Für junge, gut ausgebildete Ukrainer ist Europa eine Utopie, die sich mit der Realität in ihrem Land nicht verträgt. Ein Besuch auf dem Campus der renommierten, prowestlichen Mohyla-Akademie in Kiew.
Larysa Chovnyuk, 39 Jahre, leitet das International Office an der Kiewer Mohyla-Akademie
Ich bin ja ein bisschen älter als meine Studentinnen und Studenten. Als ich jung war haben meine Eltern mir immer gesagt: Halte dich fern vom Staat und seinen Repräsentanten.

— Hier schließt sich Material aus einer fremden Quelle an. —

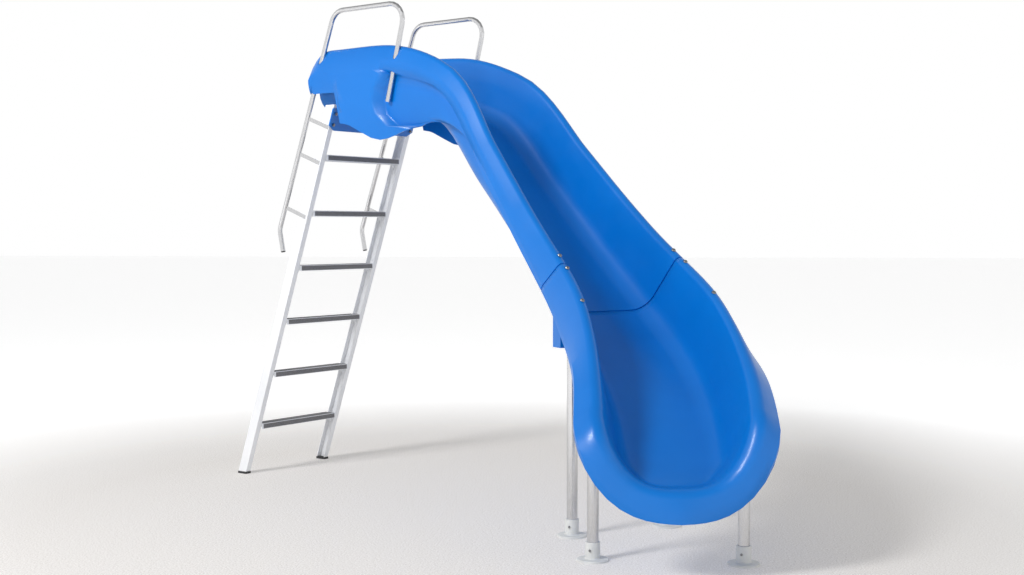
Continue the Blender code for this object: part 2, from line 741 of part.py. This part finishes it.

Dieses Verständnis hat noch sehr viel länger überlebt als die Sowjetunion. Dass du schaust, dass du selber durchkommst, überlebst, aber dich von der Politik fernhältst. Ich merke das bis heute. Neulich war die Fußgängerampel vor meinem Büro kaputt. Anstatt einfach selbst bei der Stadt anzurufen, habe ich erst einmal der Uni-Leitung Bescheid gesagt. Erst als dann einige Wochen nichts passiert ist, habe ich gedacht: Hey, es ist doch irgendwie auch deine Ampel, da musst du vielleicht selbst was tun! Dann habe ich im Internet die Nummer der zuständigen Behörde rausgesucht. Das hat nur drei Minuten gedauert und nochmal drei Minuten, dort anzurufen. Aber ich habe mehrere Wochen gebraucht, um auf die Idee zu kommen, selbst aktiv zu werden. Ich glaube, dass sich das Verhältnis von Bürgern zum Staat in der Ukraine langsam ändert. Viele Ukrainer verstehen inzwischen, dass die Zivilgesellschaft nicht nur irgendwelche NGOs sind, sondern sie selbst.